I have a pipe delimited file. There are around 700 columns in the file.
The 65th column has carriage return which is causing read issue with our ETL process. I would like to replace the new line characters in 65th field with "nothing"
i have return the following code and need help to fix it.
nawk -F"|" 'NF=65 && NF like \n {gsub(NF,\n,"") } file
\n is a newline, not a carriage return. Which do you mean?
If you mean an extra newline is breaking the line early, awk doesn't know the difference between the 'right' newlines and the 'wrong' ones, they're all just bytes; and it won't be able to delete a newline it hasn't read yet.
But you can count the number of fields to see if it broke early and save the partial record for next time.
awk -F"|" 'NF==65 { T=$0; next}; T { print T $0; T=""; next} 1
When i do octal dump on the line of concern, it looks like the following. It has \r and \n. This is happening at field 65. The only thing i like to do is if the new line character is found in 65th field i want to join this line with the next line.

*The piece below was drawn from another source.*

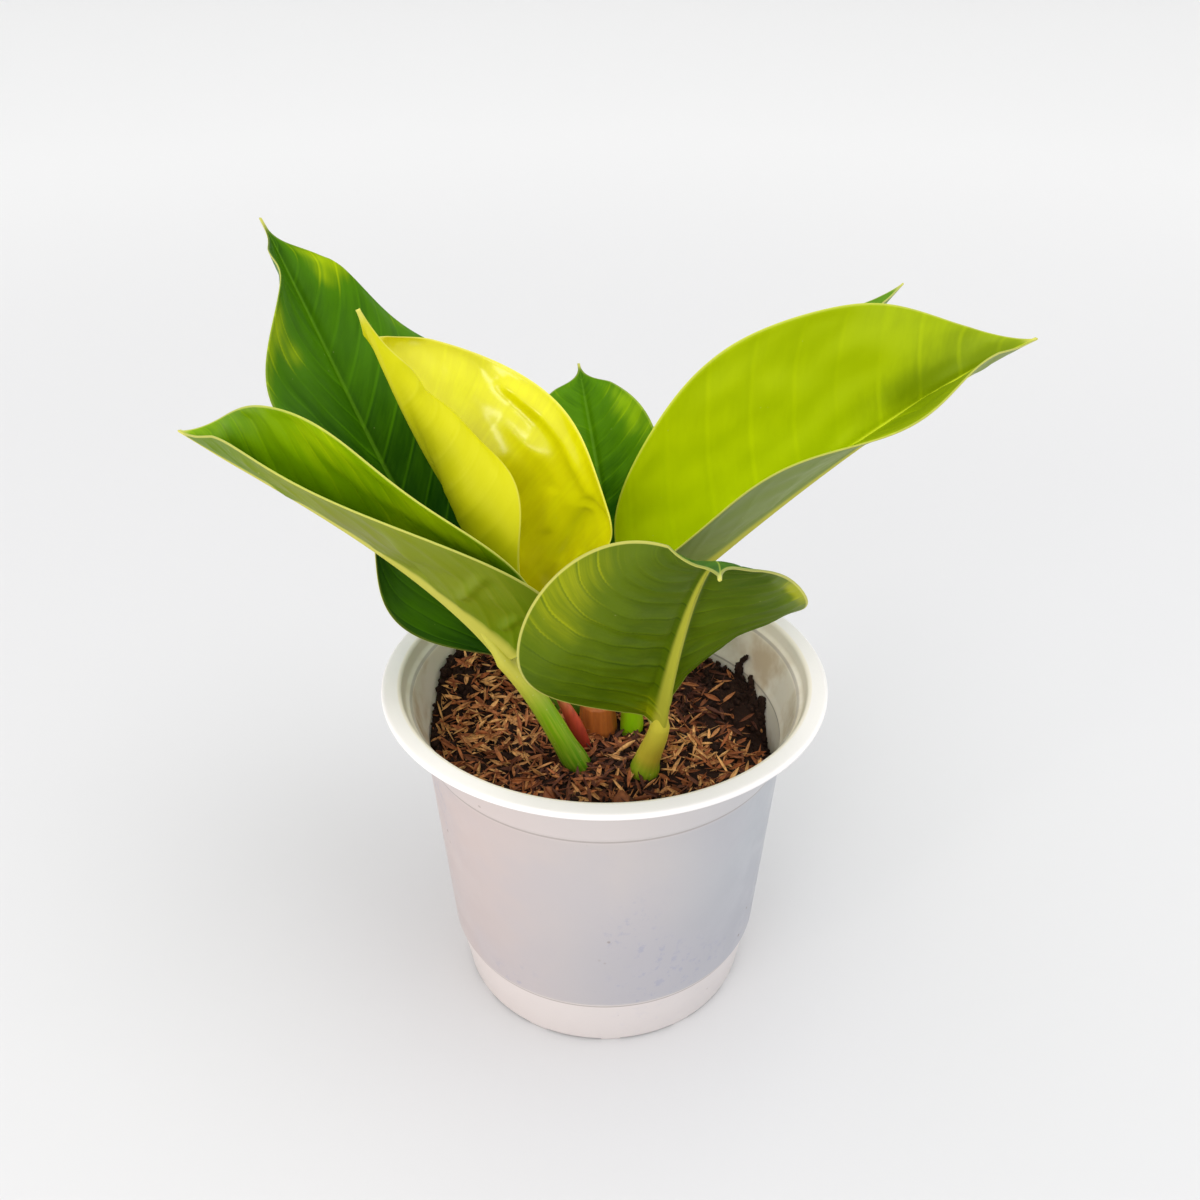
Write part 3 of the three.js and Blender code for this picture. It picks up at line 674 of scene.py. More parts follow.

Help is really appreciated.
---------- Post updated at 03:23 PM ---------- Previous update was at 03:21 PM ----------
I'd make a slight change knowing there's actual CR's in there:
Whenever it sees a line ending in \r, it'll change \r to space, save that line, fetch the next, and print both together. Otherwise it will print lines unmodified.
awk -F"|" '/\r/ { sub(/\r/, " "); T=$0; getline; print T $0; next } 1'